BİR’iz, BİR olmaya devam etmeliyiz!

Abone Ol

Lefkoşa UBP Belediye Başkan adayı Hasan Sertoğlu nun seçim sonrası değerlendirmelerindeki ifadelerinin özetini verecek olursak,  eskilerin ifadeleriyle bunu “koyun can derdinde iken kasap yağ derdinde koştu” olarak tanımlayabiliriz.

Ulusal Birlik Partisi ister erken genel seçimlerde, isterse 24 Haziranda gerçekleşen Mahalli seçimlerde temel slogan olarak kendine “BİRİZ” İ seçmişti.

Bu slogan altında toplanmış olan UBP liler erken genel seçimler sonucunda,  ada genelinde 21 milletvekili ile en büyük ve güçlü siyasi yapı olduğunu kanıtlamış, ardından 24 Haziran Mahalli seçimlerde ise,2015 te yapılan mahalli seçimlerdeki oy oranlarına bakıldığında oy oranını %37.5 ten % 43.57lere çıkarma becerisini göstermiştir.

Her seçim sonrasında ufak tefek travmaların, seçim sıkıntılarının dışa yansımasının yaşanmasının olası olduğunu bilmekte, bilerek hareket etmekte  yarar var diye düşünüyorum!

Seçime neden girilir? Kazanmak için! Kazanma ihtimalinin çok düşük olduğu hallerde bile bir umut, bir ışık her zaman vardır.

Hele kazanmak büyük olasılıklar taşıyorsa başarı çıtasına uzanmak için daha yoğun bir şekilde çalışmak gerekir.

UBP yedi bölgedeki Belediye Başkanlığı seçimlerinde ipi göğüsleme başarısını göstermiş altı bölgede destek verdiği Bağımsız Belediye Başkanlıklarının kazanılmasına önemli katkılarda bulunmuştur. Belediye Meclis üyeliklerinde ise 121 Meclis üyesi kazanarak en çok Belediye Meclis üyesi çıkarma becerisini göstermiştir.

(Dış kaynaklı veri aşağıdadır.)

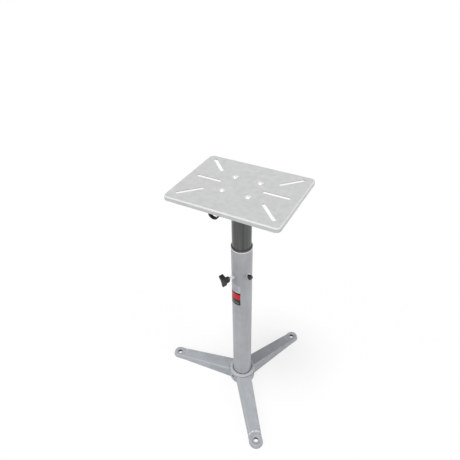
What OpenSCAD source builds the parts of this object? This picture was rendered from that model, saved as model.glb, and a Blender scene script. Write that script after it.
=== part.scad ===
// Height-adjustable pedestal stand for a bench tool: a cast three-leg base,
// a telescoping steel column locked by a hand knob and a screw, and a pressed
// top plate with mounting slots. Millimetres. The origin is on the column axis
// at floor level, +Z is up and -Y is the front edge of the top plate.
// Directions round the column are degrees from the front towards the right.

/* [Base casting] */
// Radius of the circle through the three floor bolt holes
floor_bolt_r = 259.5; // [220:0.5:320]
// Diameter of each floor bolt hole
floor_hole_d = 16; // [10:0.5:18]
// Direction of the first leg
leg_turn = 36.8; // [0:0.1:119]
// Half the width of a leg over its floor edges, at the hub
leg_half_hub = 27.5; // [24:0.5:30]
// Half the width of a leg over its floor edges, at the foot
leg_half_foot = 22.5; // [20:0.5:25]
// How far each leg side leans in from the floor to the top
leg_draft = 3; // [1:0.5:5]
// Height of a leg where it meets the hub
leg_top_hub = 42; // [35:0.5:43]
// Height of a leg where it ends above its foot
leg_top_foot = 17; // [15:0.5:20]
// Height of a foot's level pad
foot_top = 13; // [10:0.5:14]
// Radius of the step round a foot's hole, where the leg ends
foot_step_r = 26.5; // [26:0.5:28]
// Rounding along the upper edges of a leg
leg_edge_r = 4; // [2:0.5:6]
// Level length of a foot, from its hole's axis to the sloping leg
foot_flat = 24; // [20:1:30]
// Radius of a foot's round end at the floor
foot_r = 23; // [21:0.5:24]
// Distance from a foot's hole to the middle of its round end
foot_ahead = 2; // [0:0.5:3]
// Rounding along the upper edge of a foot
foot_edge_r = 2; // [1:0.5:4]
// Thickness of the casting's walls
cast_wall = 5; // [4:0.5:8]
// Outer radius of the hub
hub_r = 45; // [42:0.5:50]
// Height of the hub's collar above the floor
hub_top = 46; // [44:0.5:60]
// Radius of the hollow between the hub and a leg
web_r = 30; // [20:1:40]
// Height of the floor under the column inside the hub
seat_z = 8; // [5:0.5:14]
// Width of the lead-in round the column at the collar's top
bore_lead = 3.5; // [2:0.5:6]

/* [Column] */
// Outer diameter of the lower tube
outer_d = 63.5; // [62:0.1:66]
// Wall of the lower tube
outer_wall = 1.6; // [1.2:0.1:2]
// Height of the top of the lower tube
outer_top = 620; // [560:1:700]
// Outer diameter of the upper tube
inner_d = 57.15; // [56:0.05:57.6]
// Wall of the upper tube
inner_wall = 1.6; // [1.2:0.1:3]
// Length of the upper tube
inner_len = 600; // [540:1:640]
// Length of the plastic bush inside the lower tube
bush_len = 42; // [25:1:60]
// Height of the bush's lip above the lower tube
bush_lip = 5; // [3:0.5:10]
// Thickness of the plug's skirt under the upper tube
plug_skirt = 8; // [5:0.5:14]
// Length of the plug inside the upper tube
plug_len = 16; // [8:1:30]
// Gap all round where one column piece slides in another
slide_fit = 0.08; // [0.04:0.01:0.1]

/* [Column locks] */
// Direction of the hand knob
knob_turn = -23.2; // [-60:0.1:0]
// Drop from the top of the lower tube to the hand knob's axis
knob_drop = 98; // [80:1:150]
// Distance from the column axis to the front of the knob
knob_reach = 74; // [68:0.5:90]
// Distance from the knob's axis to the tip of a lobe
lobe_reach = 20.5; // [18:0.5:28]
// Width of a lobe at its tip
lobe_w = 6.5; // [5:0.5:10]
// Width that a lobe's sides would have at the knob's axis
lobe_root_w = 13.8; // [12:0.2:16]
// Thickness of the lobes along the knob's axis
lobe_t = 13.5; // [10:0.5:18]
// Direction of the clamp screw
clamp_turn = 58.5; // [20:0.1:80]
// Drop from the top of the lower tube to the clamp screw's axis
clamp_drop = 87; // [78:1:150]
// Thread diameter of the knob's stud and of the other column screws
thread_d = 8; // [6:1:8]
// Width of the nuts and of the bolts' nuts across their flats
nut_flats = 13; // [12:0.5:14]
// Thickness of the welded nuts
weld_nut_t = 7; // [5:0.5:8]

/* [Top plate] */
// Height of the top face in the position shown
plate_z = 820; // [680:1:1080]
// Width of the plate, left to right
plate_w = 322; // [300:1:380]
// Depth of the plate, front to rear
plate_d = 251; // [235:1:300]
// How far the plate's middle lies in front of the column
plate_ahead = 4; // [0:0.5:6]
// Thickness of the sheet
plate_t = 2.5; // [1.5:0.1:3.2]
// Height of the turned-down edge, with the sheet
plate_edge = 12.5; // [9:0.5:25]
// Corner radius of the plate
plate_corner = 14; // [8:0.5:22]
// Radius of the bend along the plate's edges
plate_bend = 4.5; // [3.5:0.1:6]
// Distance from the column axis to the ends of the corner slots, sideways
slot_x = 137.8; // [120:0.1:140]
// Distance from the column axis to the ends of the corner slots, front to rear
slot_y = 102.8; // [90:0.1:105]
// Distance from the column axis to the ends of the side slots
side_slot_x = 136.3; // [134:0.1:140]
// Length of each slot
slot_len = 76; // [50:1:80]
// Width of each slot
slot_w = 10.5; // [8:0.1:12]

/* [Post flange] */
// Side of the square flange on the upper tube
flange_w = 104; // [96:1:116]
// Thickness of the flange
flange_t = 5; // [4:0.5:8]
// Distance between neighbouring bolts of the flange
flange_pitch = 74; // [68:1:80]
// Distance from a bolt's axis to the flange's cut corner
flange_margin = 12; // [10:0.5:14]

/* [Tool hook] */
// Distance from the plate's front edge to the middle of the hook's strip
hook_inset = 11.5; // [10:0.5:40]
// Distance of the middle of the bend to the left of the column axis
hook_x = 15; // [0:0.5:60]
// Inside radius of the hook's bend
hook_r = 11.5; // [8:0.5:16]
// Drop from the plate's top face to the bottom of the hook
hook_drop = 32; // [30:0.5:50]
// Width of the hook's strip
hook_w = 10; // [6:0.5:10]
// Thickness of the hook's strip
hook_t = 3; // [2:0.1:4]

/* [Label] */
// Direction of the middle of the label
label_turn = -29; // [-60:1:10]
// Width of the label round the tube
label_w = 52; // [30:1:60]
// Height of the label
label_h = 82; // [40:1:90]
// Drop from the hand knob's axis to the label's upper edge
label_drop = 36; // [20:1:60]

/* [Hidden] */

$fn = 96;
// Thin slice used as the end of a leg's tapered body
slice_t = 0.02;
// Overlap that lets one shape cut right through another
cut = 1;
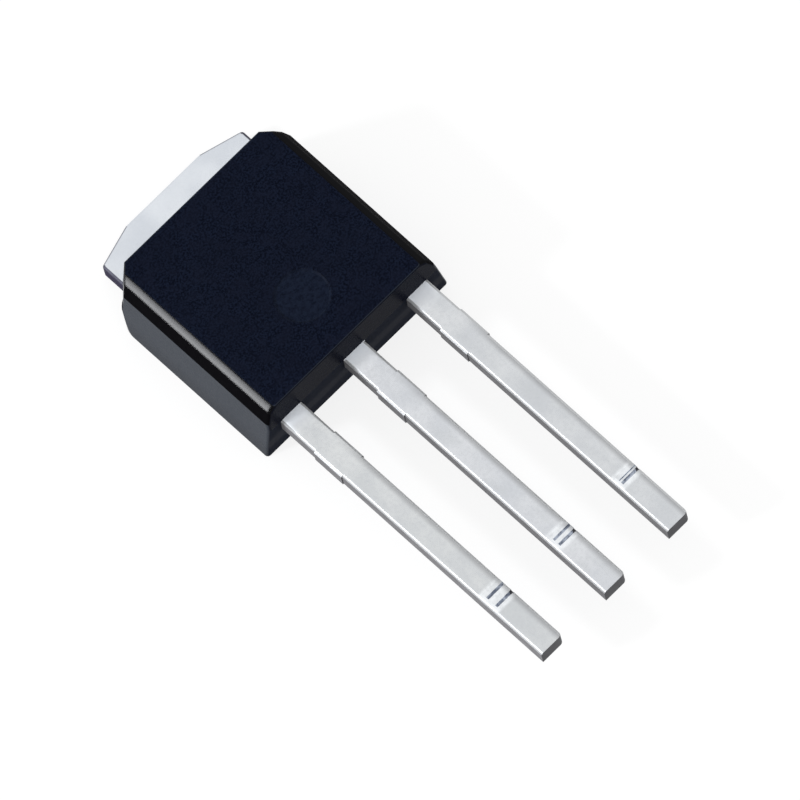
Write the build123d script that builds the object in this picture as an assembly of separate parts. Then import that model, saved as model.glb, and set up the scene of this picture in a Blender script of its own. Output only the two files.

 Lefkoşa ya gelince, tabir yerinde ise Lefkoşa da yedi düvele karşı bir savaş verilmiştir.

Koalisyon partilerinin dayanışma içinde hareket etmeleri , koalisyona bağlı sağda mı, solda mı belli olmayan DP nin karşı aday çıkarmak suretiyle senaryodaki farklı görevini yerine getirmesi maalesef UBP adayının ipi göğüslemesine engel olmuştur.

Bu sonuçlara bakarak kara tablolar çizmek, çizilmesine fırsat yaratmak sadece UBP karşıtlarının işine yarar. Her dönemde bu fırsatı kollayanlar olduğu, UBP içindeki uzlaşmazlıklar üzerine senaryolar oluşturulmaya çalışıldığı malumdur.

Koyun can derdinde iken kasap yağ derdinde koşmuş olabilir.

Mahalli seçim mücadelesi verilirken Kurultay hesabı içinde hareket edenler de çıkabilir. Bu tür davranışlar insanın sütüne kalmış bir davranış şeklidir.

Tüzükteki şartlara bakarak herkes Kurultayda başkanlık için aday olabilir. Ne var ki  mensubu olduğu siyasi yapıya zarar vermeden, nifak tohumlarının yeşermesine olanak yaratmadan.

Öyle gösteriyor ki Kurultay söylemleri mahalli seçimlerin hemen ardından bundan sonraki gündemi oluşturacak.

Ne diyelim, hayırlı uğurlu olsun demekten başka!